:: Data for processing

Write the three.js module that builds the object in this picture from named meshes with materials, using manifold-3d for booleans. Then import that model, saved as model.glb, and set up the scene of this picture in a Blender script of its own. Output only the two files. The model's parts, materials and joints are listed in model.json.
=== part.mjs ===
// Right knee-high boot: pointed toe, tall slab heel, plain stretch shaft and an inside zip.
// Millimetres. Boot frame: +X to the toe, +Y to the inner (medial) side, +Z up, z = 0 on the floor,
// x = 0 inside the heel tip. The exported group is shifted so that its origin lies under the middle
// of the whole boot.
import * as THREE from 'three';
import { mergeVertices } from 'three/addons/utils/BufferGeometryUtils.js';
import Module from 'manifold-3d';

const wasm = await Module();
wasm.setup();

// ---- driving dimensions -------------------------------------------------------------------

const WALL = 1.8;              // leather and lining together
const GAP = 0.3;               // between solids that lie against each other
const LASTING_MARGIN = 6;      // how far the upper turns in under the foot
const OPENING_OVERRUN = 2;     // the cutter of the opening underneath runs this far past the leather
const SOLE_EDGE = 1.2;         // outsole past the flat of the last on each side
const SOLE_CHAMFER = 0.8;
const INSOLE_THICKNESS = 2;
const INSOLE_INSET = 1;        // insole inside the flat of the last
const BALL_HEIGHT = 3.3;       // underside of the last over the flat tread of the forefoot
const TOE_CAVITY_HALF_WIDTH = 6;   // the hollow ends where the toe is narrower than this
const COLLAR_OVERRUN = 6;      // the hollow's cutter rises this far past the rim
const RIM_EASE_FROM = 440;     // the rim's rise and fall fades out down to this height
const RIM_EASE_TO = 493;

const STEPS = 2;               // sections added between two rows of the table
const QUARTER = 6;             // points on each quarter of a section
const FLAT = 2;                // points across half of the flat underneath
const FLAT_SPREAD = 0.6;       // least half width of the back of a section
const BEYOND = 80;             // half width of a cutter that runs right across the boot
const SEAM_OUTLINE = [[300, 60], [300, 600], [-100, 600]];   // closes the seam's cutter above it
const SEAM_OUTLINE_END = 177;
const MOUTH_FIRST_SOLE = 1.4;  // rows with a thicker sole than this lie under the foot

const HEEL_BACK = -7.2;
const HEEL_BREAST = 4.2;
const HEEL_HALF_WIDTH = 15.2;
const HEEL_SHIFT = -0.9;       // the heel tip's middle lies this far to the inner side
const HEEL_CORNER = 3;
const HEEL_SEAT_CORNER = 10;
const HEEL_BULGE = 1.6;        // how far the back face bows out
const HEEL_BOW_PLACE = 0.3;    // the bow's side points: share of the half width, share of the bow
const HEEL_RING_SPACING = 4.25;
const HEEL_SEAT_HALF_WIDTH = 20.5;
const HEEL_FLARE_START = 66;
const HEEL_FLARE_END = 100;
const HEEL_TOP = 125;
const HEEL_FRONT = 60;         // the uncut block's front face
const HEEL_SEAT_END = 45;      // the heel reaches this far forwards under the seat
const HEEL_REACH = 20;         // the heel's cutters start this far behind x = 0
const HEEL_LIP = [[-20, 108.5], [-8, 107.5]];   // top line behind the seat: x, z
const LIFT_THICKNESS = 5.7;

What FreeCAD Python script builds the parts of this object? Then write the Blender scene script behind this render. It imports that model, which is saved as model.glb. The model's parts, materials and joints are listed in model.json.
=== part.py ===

::::

Using the data above, reproduce every line exactly.

Write the three.js module that builds the object in this picture from named meshes with materials, using manifold-3d for booleans. Then import that model, saved as model.glb, and set up the scene of this picture in a Blender script of its own. Output only the two files. The model's parts, materials and joints are listed in model.json.
=== part.mjs ===
// Right knee-high boot: pointed toe, tall slab heel, plain stretch shaft and an inside zip.
// Millimetres. Boot frame: +X to the toe, +Y to the inner (medial) side, +Z up, z = 0 on the floor,
// x = 0 inside the heel tip. The exported group is shifted so that its origin lies under the middle
// of the whole boot.
import * as THREE from 'three';
import { mergeVertices } from 'three/addons/utils/BufferGeometryUtils.js';
import Module from 'manifold-3d';

const wasm = await Module();
wasm.setup();

// ---- driving dimensions -------------------------------------------------------------------

const WALL = 1.8;              // leather and lining together
const GAP = 0.3;               // between solids that lie against each other
const LASTING_MARGIN = 6;      // how far the upper turns in under the foot
const OPENING_OVERRUN = 2;     // the cutter of the opening underneath runs this far past the leather
const SOLE_EDGE = 1.2;         // outsole past the flat of the last on each side
const SOLE_CHAMFER = 0.8;
const INSOLE_THICKNESS = 2;
const INSOLE_INSET = 1;        // insole inside the flat of the last
const BALL_HEIGHT = 3.3;       // underside of the last over the flat tread of the forefoot
const TOE_CAVITY_HALF_WIDTH = 6;   // the hollow ends where the toe is narrower than this
const COLLAR_OVERRUN = 6;      // the hollow's cutter rises this far past the rim
const RIM_EASE_FROM = 440;     // the rim's rise and fall fades out down to this height
const RIM_EASE_TO = 493;

const STEPS = 2;               // sections added between two rows of the table
const QUARTER = 6;             // points on each quarter of a section
const FLAT = 2;                // points across half of the flat underneath
const FLAT_SPREAD = 0.6;       // least half width of the back of a section
const BEYOND = 80;             // half width of a cutter that runs right across the boot
const SEAM_OUTLINE = [[300, 60], [300, 600], [-100, 600]];   // closes the seam's cutter above it
const SEAM_OUTLINE_END = 177;
const MOUTH_FIRST_SOLE = 1.4;  // rows with a thicker sole than this lie under the foot

const HEEL_BACK = -7.2;
const HEEL_BREAST = 4.2;
const HEEL_HALF_WIDTH = 15.2;
const HEEL_SHIFT = -0.9;       // the heel tip's middle lies this far to the inner side
const HEEL_CORNER = 3;
const HEEL_SEAT_CORNER = 10;
const HEEL_BULGE = 1.6;        // how far the back face bows out
const HEEL_BOW_PLACE = 0.3;    // the bow's side points: share of the half width, share of the bow
const HEEL_RING_SPACING = 4.25;
const HEEL_SEAT_HALF_WIDTH = 20.5;
const HEEL_FLARE_START = 66;
const HEEL_FLARE_END = 100;
const HEEL_TOP = 125;
const HEEL_FRONT = 60;         // the uncut block's front face
const HEEL_SEAT_END = 45;      // the heel reaches this far forwards under the seat
const HEEL_REACH = 20;         // the heel's cutters start this far behind x = 0
const HEEL_LIP = [[-20, 108.5], [-8, 107.5]];   // top line behind the seat: x, z
const LIFT_THICKNESS = 5.7;

What FreeCAD Python script builds the parts of this object? Then write the Blender scene script behind this render. It imports that model, which is saved as model.glb. The model's parts, materials and joints are listed in model.json.
=== part.py ===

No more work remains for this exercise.